_Problem description_
Your task is to copy the stretch of lines in the records below that begins with the line containing "with Locations((tape_edge +" and ends with the line containing "obj.parent = None", exactly as written, with nothing added.

++++++++++

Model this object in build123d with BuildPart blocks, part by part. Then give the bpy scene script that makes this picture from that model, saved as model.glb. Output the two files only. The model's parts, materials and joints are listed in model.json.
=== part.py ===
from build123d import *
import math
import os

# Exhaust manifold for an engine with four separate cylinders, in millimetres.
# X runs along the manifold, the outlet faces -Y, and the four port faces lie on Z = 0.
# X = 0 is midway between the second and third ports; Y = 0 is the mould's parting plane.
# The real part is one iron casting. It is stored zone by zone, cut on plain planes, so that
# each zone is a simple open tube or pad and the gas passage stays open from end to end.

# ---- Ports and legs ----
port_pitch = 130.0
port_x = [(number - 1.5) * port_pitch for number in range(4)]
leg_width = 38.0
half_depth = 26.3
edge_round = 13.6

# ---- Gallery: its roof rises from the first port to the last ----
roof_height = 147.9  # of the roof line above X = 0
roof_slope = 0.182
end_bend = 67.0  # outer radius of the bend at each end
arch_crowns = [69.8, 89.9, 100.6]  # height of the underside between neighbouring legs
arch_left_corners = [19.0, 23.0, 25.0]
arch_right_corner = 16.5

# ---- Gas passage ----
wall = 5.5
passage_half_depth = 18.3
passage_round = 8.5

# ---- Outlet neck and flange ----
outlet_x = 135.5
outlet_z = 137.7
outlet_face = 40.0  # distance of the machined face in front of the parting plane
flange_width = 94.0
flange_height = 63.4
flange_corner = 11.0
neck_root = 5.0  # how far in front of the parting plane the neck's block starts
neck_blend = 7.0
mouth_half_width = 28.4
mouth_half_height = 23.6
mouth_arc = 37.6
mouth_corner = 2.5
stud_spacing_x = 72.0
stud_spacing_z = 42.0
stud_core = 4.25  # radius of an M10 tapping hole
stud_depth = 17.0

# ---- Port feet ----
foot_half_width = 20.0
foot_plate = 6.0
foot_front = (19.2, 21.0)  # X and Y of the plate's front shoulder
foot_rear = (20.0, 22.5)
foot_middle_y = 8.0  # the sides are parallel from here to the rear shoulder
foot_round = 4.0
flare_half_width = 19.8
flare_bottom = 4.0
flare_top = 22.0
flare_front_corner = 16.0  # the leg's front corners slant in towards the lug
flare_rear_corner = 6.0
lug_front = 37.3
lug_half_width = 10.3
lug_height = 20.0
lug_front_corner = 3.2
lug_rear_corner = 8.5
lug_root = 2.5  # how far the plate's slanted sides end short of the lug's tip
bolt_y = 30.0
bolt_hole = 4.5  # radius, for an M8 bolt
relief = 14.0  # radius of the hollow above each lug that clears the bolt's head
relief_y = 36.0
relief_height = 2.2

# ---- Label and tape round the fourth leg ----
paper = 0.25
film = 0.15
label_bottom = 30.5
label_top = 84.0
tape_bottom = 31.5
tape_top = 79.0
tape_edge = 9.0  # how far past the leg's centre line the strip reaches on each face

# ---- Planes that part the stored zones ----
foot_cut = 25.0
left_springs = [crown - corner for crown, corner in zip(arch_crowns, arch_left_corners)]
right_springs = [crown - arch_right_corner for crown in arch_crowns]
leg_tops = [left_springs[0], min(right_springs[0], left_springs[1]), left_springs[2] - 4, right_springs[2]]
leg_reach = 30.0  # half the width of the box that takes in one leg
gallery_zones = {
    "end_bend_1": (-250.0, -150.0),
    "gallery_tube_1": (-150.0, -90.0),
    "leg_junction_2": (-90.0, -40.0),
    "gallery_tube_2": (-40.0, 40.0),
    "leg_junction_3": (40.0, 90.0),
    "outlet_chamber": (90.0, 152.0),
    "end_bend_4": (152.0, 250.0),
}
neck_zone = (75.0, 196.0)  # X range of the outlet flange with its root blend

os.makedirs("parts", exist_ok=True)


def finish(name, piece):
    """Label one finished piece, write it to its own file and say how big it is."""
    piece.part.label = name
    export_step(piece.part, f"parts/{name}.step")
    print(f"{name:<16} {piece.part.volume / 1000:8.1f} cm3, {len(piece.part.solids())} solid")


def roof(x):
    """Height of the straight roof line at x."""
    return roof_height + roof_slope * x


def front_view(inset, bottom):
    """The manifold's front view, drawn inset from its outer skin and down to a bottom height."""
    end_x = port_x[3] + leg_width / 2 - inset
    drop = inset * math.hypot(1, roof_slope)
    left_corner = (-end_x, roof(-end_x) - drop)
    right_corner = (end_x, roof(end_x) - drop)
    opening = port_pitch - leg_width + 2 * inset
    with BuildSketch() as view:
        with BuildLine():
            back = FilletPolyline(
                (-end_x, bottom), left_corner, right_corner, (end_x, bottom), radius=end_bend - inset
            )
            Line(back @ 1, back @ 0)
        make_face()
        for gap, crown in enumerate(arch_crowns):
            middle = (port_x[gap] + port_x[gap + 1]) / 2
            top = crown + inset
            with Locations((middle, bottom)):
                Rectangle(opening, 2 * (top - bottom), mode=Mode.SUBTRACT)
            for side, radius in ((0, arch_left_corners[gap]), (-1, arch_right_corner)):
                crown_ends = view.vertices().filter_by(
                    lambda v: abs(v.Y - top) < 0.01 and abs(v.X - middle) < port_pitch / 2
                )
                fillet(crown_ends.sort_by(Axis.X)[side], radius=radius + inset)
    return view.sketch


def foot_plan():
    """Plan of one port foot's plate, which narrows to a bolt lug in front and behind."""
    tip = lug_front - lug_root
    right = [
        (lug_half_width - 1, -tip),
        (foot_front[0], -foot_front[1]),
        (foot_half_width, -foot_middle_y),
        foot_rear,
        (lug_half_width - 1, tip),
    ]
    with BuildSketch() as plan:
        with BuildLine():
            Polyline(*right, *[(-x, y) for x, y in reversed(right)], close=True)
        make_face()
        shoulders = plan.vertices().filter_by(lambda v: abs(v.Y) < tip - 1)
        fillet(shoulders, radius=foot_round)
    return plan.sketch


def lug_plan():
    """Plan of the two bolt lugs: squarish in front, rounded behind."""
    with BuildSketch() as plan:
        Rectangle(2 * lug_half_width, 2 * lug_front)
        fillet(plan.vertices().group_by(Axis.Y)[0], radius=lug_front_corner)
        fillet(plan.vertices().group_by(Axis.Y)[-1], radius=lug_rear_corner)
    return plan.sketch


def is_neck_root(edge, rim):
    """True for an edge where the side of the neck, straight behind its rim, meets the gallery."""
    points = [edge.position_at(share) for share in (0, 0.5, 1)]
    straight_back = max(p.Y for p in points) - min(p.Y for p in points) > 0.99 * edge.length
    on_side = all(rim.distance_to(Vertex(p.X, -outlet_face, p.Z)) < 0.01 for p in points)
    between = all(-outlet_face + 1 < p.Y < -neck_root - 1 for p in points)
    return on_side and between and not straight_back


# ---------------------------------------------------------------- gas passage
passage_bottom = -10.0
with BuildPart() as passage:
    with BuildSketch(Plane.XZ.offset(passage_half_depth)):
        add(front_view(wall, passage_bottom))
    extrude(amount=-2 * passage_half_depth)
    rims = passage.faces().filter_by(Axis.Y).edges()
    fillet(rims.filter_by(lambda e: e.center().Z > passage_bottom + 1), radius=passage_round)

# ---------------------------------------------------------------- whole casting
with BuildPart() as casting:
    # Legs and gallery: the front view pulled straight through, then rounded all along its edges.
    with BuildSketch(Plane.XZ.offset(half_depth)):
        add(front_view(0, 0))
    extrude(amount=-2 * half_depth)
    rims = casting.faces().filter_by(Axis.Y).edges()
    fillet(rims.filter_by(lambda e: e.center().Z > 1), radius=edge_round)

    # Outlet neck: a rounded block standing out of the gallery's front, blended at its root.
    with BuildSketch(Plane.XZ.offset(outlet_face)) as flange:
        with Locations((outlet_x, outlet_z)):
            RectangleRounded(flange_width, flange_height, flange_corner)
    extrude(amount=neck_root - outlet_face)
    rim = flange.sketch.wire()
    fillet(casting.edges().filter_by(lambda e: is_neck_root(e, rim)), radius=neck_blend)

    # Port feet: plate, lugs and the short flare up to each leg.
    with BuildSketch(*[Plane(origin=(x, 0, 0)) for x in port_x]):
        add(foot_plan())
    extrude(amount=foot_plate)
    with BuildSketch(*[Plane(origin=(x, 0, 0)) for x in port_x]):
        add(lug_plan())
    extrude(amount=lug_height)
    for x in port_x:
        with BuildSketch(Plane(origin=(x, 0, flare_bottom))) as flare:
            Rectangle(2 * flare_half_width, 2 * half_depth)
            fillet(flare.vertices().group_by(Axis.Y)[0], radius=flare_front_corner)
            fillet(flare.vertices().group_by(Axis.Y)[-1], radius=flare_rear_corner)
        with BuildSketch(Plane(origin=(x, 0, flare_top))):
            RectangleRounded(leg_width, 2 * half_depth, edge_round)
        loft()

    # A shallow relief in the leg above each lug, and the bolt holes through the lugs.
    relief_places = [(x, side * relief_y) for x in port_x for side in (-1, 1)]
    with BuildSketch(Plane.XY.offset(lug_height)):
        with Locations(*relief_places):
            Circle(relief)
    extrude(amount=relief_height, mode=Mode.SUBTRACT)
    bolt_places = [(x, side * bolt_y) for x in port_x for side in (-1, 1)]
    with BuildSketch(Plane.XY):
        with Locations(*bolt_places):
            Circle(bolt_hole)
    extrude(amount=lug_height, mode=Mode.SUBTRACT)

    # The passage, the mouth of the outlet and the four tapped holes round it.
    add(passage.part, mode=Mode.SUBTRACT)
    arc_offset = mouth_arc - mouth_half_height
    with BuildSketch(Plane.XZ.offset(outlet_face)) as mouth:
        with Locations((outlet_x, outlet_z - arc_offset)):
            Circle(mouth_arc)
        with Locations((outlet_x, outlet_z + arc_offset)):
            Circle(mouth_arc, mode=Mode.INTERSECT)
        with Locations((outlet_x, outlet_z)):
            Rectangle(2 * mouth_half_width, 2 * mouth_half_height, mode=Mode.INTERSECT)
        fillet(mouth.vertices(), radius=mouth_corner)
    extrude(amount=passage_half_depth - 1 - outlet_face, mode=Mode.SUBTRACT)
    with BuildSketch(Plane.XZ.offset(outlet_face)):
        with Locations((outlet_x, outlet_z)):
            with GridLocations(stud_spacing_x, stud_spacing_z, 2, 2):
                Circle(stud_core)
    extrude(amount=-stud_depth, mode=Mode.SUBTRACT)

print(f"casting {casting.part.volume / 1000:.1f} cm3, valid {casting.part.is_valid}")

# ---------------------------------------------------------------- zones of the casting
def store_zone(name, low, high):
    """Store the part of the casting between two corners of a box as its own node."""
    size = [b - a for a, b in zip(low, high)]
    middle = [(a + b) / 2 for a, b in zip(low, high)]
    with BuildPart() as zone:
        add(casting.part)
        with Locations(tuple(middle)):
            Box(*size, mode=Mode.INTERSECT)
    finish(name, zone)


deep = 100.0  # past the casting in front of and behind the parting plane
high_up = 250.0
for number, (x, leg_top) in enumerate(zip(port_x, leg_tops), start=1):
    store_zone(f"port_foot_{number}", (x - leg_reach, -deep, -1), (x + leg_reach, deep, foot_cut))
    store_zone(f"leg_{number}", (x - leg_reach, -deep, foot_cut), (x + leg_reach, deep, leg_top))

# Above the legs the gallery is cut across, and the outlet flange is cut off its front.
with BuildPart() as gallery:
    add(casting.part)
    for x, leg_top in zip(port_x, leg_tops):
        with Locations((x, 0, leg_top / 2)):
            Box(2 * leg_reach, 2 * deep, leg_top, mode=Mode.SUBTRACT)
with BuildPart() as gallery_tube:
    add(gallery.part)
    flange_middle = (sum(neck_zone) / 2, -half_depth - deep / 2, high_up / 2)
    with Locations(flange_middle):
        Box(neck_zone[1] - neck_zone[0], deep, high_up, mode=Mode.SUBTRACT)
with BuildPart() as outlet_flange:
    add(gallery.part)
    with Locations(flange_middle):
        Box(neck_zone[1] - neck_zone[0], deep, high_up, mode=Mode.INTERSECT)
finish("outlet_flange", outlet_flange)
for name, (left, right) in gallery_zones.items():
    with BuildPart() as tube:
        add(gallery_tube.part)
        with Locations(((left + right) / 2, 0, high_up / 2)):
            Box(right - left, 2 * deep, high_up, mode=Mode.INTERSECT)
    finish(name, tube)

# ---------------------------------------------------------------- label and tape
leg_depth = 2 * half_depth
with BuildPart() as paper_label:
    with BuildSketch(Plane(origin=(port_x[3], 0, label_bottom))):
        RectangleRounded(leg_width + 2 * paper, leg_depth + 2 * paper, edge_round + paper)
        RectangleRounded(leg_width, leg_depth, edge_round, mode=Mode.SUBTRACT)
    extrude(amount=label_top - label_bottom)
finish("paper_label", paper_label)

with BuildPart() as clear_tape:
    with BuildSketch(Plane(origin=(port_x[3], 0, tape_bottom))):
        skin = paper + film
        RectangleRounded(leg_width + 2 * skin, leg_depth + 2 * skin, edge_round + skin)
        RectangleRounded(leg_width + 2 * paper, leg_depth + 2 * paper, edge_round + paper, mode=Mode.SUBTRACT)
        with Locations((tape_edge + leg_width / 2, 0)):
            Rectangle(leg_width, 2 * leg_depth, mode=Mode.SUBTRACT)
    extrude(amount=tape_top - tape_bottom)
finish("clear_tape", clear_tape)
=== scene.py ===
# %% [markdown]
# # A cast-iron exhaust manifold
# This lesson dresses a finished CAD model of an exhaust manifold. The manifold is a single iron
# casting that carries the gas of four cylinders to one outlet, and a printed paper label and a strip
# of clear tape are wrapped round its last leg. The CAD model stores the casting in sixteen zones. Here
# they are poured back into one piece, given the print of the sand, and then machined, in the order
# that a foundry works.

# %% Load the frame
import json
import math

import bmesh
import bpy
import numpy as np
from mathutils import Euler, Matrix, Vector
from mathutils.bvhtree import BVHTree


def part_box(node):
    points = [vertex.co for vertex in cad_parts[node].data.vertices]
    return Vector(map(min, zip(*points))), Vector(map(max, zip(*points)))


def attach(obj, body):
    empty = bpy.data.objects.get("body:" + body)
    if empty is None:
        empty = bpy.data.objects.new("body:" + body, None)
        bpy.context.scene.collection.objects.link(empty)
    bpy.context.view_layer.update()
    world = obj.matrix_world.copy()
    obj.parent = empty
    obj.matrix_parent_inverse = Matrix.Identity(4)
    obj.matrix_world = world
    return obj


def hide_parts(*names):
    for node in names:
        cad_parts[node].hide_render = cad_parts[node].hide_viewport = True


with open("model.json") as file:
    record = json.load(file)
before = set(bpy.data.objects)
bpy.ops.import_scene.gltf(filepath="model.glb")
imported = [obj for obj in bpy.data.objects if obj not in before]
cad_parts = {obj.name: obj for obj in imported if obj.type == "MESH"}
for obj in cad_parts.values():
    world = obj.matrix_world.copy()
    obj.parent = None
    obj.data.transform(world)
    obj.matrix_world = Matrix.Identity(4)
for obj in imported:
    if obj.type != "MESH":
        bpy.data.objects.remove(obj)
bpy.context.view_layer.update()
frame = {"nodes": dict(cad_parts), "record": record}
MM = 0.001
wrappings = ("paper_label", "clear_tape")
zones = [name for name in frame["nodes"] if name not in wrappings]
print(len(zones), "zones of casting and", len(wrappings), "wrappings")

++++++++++

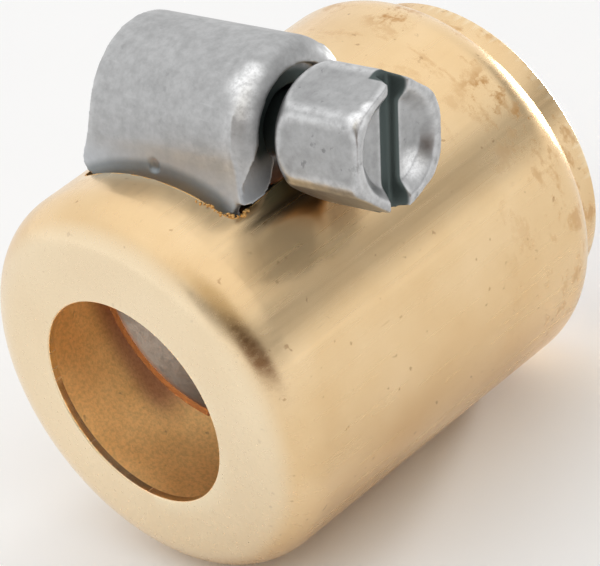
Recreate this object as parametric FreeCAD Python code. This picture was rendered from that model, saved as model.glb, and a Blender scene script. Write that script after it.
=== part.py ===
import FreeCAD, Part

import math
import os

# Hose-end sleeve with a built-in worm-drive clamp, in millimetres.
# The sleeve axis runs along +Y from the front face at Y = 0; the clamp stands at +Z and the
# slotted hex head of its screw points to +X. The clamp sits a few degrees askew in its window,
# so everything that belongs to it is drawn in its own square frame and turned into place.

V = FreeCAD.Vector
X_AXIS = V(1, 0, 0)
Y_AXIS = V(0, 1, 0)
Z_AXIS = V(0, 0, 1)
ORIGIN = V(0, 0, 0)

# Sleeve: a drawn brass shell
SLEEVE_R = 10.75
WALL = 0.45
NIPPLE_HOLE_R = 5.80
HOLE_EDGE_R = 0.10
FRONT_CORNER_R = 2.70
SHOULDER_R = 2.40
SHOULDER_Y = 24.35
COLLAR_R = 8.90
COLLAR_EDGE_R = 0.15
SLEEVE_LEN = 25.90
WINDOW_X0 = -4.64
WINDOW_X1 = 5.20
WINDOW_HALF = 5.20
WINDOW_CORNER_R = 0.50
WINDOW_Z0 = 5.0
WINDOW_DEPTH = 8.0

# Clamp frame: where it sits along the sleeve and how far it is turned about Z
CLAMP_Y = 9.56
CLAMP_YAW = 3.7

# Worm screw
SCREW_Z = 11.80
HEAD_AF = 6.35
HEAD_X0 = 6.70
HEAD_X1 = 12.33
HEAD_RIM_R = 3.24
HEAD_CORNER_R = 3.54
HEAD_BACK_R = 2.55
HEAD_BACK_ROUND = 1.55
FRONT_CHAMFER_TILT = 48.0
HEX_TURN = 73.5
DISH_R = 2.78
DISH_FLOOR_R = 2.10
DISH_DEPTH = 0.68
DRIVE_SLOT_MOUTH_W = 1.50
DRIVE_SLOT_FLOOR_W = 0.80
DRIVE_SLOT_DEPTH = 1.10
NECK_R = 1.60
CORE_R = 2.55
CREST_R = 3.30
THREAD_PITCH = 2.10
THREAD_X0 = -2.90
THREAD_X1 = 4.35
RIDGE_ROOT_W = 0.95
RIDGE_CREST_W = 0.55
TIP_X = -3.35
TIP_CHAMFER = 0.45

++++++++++

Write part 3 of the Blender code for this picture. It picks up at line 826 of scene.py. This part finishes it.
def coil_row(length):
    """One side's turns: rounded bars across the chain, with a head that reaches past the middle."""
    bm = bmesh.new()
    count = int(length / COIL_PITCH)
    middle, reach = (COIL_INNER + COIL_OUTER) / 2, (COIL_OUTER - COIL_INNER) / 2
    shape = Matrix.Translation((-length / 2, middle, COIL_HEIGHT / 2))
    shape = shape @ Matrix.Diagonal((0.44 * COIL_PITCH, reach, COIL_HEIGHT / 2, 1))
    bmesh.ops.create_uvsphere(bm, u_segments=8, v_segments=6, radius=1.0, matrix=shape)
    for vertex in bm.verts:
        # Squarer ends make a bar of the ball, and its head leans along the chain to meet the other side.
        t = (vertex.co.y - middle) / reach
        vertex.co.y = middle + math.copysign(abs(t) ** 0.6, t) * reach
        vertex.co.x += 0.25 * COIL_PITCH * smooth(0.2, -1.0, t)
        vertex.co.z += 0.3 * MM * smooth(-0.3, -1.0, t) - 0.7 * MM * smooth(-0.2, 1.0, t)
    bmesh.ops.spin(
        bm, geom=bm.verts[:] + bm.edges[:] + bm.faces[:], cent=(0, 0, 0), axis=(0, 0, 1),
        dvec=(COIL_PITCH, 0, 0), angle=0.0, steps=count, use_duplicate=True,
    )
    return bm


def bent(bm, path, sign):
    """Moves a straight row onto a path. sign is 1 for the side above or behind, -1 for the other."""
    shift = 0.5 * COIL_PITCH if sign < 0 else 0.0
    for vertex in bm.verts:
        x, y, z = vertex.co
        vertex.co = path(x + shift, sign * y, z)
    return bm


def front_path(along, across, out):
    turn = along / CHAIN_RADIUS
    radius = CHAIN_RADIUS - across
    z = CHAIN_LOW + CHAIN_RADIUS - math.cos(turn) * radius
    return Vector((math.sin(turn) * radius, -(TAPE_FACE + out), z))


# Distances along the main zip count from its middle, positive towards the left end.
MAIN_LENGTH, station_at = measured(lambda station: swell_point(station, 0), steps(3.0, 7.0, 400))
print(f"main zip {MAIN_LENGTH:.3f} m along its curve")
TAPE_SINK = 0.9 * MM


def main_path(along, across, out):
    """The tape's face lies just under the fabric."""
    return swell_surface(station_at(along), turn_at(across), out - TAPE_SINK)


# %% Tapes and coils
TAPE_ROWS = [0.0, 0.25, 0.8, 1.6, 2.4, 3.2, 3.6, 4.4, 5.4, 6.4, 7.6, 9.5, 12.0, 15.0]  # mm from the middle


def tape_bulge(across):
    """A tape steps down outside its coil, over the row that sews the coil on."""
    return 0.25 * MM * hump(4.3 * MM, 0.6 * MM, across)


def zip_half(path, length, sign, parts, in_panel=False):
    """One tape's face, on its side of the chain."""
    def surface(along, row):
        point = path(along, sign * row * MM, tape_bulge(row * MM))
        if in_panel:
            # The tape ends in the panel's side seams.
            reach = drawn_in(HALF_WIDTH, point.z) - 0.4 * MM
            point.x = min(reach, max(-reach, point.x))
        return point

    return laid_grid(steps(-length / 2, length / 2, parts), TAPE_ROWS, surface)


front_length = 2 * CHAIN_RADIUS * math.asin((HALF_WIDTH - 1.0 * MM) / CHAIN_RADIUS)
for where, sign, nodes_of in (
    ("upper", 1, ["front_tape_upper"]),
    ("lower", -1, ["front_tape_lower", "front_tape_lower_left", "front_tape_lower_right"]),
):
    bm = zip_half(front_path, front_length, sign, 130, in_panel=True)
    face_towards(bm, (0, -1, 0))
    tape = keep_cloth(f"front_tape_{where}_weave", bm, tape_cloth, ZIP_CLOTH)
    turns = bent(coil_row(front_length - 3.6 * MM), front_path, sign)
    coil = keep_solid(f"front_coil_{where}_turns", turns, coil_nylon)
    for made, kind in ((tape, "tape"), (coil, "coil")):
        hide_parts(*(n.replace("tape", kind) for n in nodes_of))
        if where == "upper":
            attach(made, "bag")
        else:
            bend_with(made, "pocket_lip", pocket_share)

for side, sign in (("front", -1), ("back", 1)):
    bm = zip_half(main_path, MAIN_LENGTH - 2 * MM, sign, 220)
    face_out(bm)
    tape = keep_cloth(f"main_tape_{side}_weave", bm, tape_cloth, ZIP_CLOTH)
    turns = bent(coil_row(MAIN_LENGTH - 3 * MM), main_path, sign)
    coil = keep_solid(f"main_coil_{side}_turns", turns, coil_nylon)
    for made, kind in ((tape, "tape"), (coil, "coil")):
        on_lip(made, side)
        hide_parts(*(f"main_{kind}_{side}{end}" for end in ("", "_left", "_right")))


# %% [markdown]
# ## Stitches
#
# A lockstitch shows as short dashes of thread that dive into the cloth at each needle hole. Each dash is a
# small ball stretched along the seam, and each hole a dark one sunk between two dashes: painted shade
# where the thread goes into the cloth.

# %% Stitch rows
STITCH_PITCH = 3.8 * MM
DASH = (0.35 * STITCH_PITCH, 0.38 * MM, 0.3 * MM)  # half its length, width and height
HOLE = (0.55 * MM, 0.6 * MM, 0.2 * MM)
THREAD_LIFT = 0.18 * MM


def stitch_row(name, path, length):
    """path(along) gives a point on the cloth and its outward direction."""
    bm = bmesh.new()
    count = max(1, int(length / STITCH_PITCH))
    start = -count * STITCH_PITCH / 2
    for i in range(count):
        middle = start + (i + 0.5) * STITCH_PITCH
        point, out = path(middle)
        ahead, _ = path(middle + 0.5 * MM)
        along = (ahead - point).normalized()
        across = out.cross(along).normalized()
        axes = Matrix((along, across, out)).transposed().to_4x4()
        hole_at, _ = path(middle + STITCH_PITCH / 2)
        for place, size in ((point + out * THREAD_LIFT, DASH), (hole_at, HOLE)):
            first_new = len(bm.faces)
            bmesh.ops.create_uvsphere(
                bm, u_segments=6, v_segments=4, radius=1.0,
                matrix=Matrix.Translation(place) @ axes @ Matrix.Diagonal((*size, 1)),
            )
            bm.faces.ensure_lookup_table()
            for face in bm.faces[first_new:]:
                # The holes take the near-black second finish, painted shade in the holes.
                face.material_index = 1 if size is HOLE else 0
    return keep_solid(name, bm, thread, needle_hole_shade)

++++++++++

_Answer below_
        with Locations((tape_edge + leg_width / 2, 0)):
            Rectangle(leg_width, 2 * leg_depth, mode=Mode.SUBTRACT)
    extrude(amount=tape_top - tape_bottom)
finish("clear_tape", clear_tape)
=== scene.py ===
# %% [markdown]
# # A cast-iron exhaust manifold
# This lesson dresses a finished CAD model of an exhaust manifold. The manifold is a single iron
# casting that carries the gas of four cylinders to one outlet, and a printed paper label and a strip
# of clear tape are wrapped round its last leg. The CAD model stores the casting in sixteen zones. Here
# they are poured back into one piece, given the print of the sand, and then machined, in the order
# that a foundry works.

# %% Load the frame
import json
import math

import bmesh
import bpy
import numpy as np
from mathutils import Euler, Matrix, Vector
from mathutils.bvhtree import BVHTree


def part_box(node):
    points = [vertex.co for vertex in cad_parts[node].data.vertices]
    return Vector(map(min, zip(*points))), Vector(map(max, zip(*points)))


def attach(obj, body):
    empty = bpy.data.objects.get("body:" + body)
    if empty is None:
        empty = bpy.data.objects.new("body:" + body, None)
        bpy.context.scene.collection.objects.link(empty)
    bpy.context.view_layer.update()
    world = obj.matrix_world.copy()
    obj.parent = empty
    obj.matrix_parent_inverse = Matrix.Identity(4)
    obj.matrix_world = world
    return obj


def hide_parts(*names):
    for node in names:
        cad_parts[node].hide_render = cad_parts[node].hide_viewport = True


with open("model.json") as file:
    record = json.load(file)
before = set(bpy.data.objects)
bpy.ops.import_scene.gltf(filepath="model.glb")
imported = [obj for obj in bpy.data.objects if obj not in before]
cad_parts = {obj.name: obj for obj in imported if obj.type == "MESH"}
for obj in cad_parts.values():
    world = obj.matrix_world.copy()
    obj.parent = None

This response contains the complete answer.